Problem description> Using the listing below, set down each line from the line containing "for key_name, place" through the line containing "obj.data = obj.data.copy()", both ends included, exactly and with nothing added.
== Source data
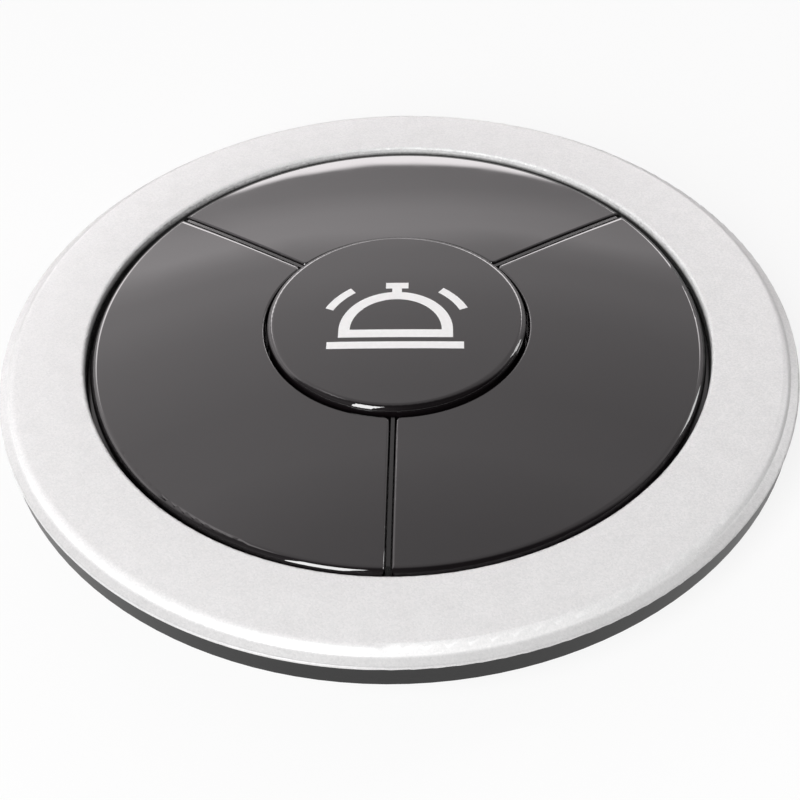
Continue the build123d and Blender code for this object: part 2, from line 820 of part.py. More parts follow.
with BuildPart() as switch_plunger:
    collar_bottom = dome_top + 0.1
    collar_top = plate_bottom - 0.05
    with BuildSketch(Plane.XY.offset(dome_top)):
        Circle(0.7)
    extrude(amount=collar_bottom - dome_top)
    with BuildSketch(Plane.XY.offset(collar_bottom)):
        Circle(well_radius - 0.15)
    extrude(amount=collar_top - collar_bottom)
    with BuildSketch(Plane.XY.offset(collar_top)):
        Circle(1.7)
    extrude(amount=plunger_top - collar_top)
    fillet(switch_plunger.faces().sort_by(Axis.Z)[-1].edges(), radius=0.2)

with BuildPart() as snap_dome:
    dome_skin = 0.08
    dome_edge = 2.2
    dome_rise = dome_top - dome_skin - well_floor
    dome_radius = (dome_edge**2 + dome_rise**2) / (2 * dome_rise)
    with BuildSketch(Plane.XZ):
        with BuildLine():
            RadiusArc((0, dome_top), (dome_edge, well_floor + dome_skin), dome_radius)
            RadiusArc((0, dome_top - dome_skin), (dome_edge, well_floor), dome_radius)
            Line((0, dome_top - dome_skin), (0, dome_top))
            Line((dome_edge, well_floor), (dome_edge, well_floor + dome_skin))
        make_face()
    revolve(axis=Axis.Z)

with BuildPart() as terminal_set:
    terminal_spacing = 4.5
    riser_thickness = 0.15
    with BuildSketch(Plane.XY.offset(board_top)):
        with GridLocations(switch_side + 1, terminal_spacing, 2, 2):
            Rectangle(1.0, 0.6)
    extrude(amount=0.15)
    with BuildSketch(Plane.XY.offset(board_top)):
        with GridLocations(switch_side + riser_thickness, terminal_spacing, 2, 2):
            Rectangle(riser_thickness, 0.6)
    extrude(amount=0.8)

switch_pieces = {
    "switch_base": switch_base,
    "switch_cover": switch_cover,
    "switch_plunger": switch_plunger,
    "snap_dome": snap_dome,
}
switch_places = {"call": Location((0, 0, 0))}
for name, azimuth in key_azimuths.items():
    switch_places[name.removesuffix("_key")] = turned([azimuth], sector_switch_radius)[0]

for key_name, place in switch_places.items():
    for piece_name, piece in switch_pieces.items():
        with BuildPart() as placed_piece:
            with Locations(place):
                add(piece.part)
        save(placed_piece, f"{key_name}_{piece_name}")

with BuildPart() as switch_terminals:
    with Locations(*switch_places.values()):
        add(terminal_set.part)
save(switch_terminals, "switch_terminals")
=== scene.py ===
from math import cos, radians, sin, sqrt

import bmesh
import bpy
from mathutils import Matrix, Quaternion, Vector


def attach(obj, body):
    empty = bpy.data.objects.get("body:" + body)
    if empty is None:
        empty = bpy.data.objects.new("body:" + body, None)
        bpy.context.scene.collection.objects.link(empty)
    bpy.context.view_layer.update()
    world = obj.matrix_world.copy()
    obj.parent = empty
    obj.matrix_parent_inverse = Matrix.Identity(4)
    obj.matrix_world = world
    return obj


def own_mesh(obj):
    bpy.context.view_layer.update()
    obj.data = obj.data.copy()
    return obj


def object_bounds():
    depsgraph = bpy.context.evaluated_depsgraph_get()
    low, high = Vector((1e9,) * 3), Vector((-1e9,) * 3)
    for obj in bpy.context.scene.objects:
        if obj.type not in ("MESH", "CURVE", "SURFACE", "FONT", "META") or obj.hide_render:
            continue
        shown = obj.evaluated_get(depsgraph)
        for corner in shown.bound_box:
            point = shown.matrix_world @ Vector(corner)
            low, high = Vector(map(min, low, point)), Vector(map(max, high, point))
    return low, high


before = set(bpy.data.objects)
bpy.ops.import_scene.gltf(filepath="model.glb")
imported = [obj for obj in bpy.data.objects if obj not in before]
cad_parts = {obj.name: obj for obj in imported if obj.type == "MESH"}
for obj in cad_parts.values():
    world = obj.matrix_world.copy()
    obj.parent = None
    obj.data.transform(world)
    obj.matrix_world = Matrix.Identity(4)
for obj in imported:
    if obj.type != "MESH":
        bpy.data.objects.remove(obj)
cad_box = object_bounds()

mm = 0.001
MIX_A, MIX_B, MIX_RESULT = 6, 7, 2  # the colour sockets of a Mix node
groove_pivot = 2.0 * mm  # where the two rear grooves' middle lines meet, behind the axis
groove_angle = radians(35)  # of those grooves to the X axis


# ---------------------------------------------------------------- finishes
def colour(hex_code):
    """Linear colour with full alpha from an sRGB hex value."""
    channels = [int(hex_code[start:start + 2], 16) / 255 for start in (1, 3, 5)]
    linear = [c / 12.92 if c <= 0.04045 else ((c + 0.055) / 1.055) ** 2.4 for c in channels]
    return (*linear, 1.0)


def add_node(tree, kind, settings=None, inputs=None):
    """Adds one shader node, applies its settings, and links or fills its inputs."""
    node = tree.nodes.new("ShaderNode" + kind)
    for setting, value in (settings or {}).items():
        setattr(node, setting, value)
    for socket, value in (inputs or {}).items():
        if isinstance(value, bpy.types.NodeSocket):
            tree.links.new(value, node.inputs[socket])
        else:
            node.inputs[socket].default_value = value
    return node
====
Exercise output>
for key_name, place in switch_places.items():
    for piece_name, piece in switch_pieces.items():
        with BuildPart() as placed_piece:
            with Locations(place):
                add(piece.part)
        save(placed_piece, f"{key_name}_{piece_name}")

with BuildPart() as switch_terminals:
    with Locations(*switch_places.values()):
        add(terminal_set.part)
save(switch_terminals, "switch_terminals")
=== scene.py ===
from math import cos, radians, sin, sqrt

import bmesh
import bpy
from mathutils import Matrix, Quaternion, Vector


def attach(obj, body):
    empty = bpy.data.objects.get("body:" + body)
    if empty is None:
        empty = bpy.data.objects.new("body:" + body, None)
        bpy.context.scene.collection.objects.link(empty)
    bpy.context.view_layer.update()
    world = obj.matrix_world.copy()
    obj.parent = empty
    obj.matrix_parent_inverse = Matrix.Identity(4)
    obj.matrix_world = world
    return obj


def own_mesh(obj):
    bpy.context.view_layer.update()
    obj.data = obj.data.copy()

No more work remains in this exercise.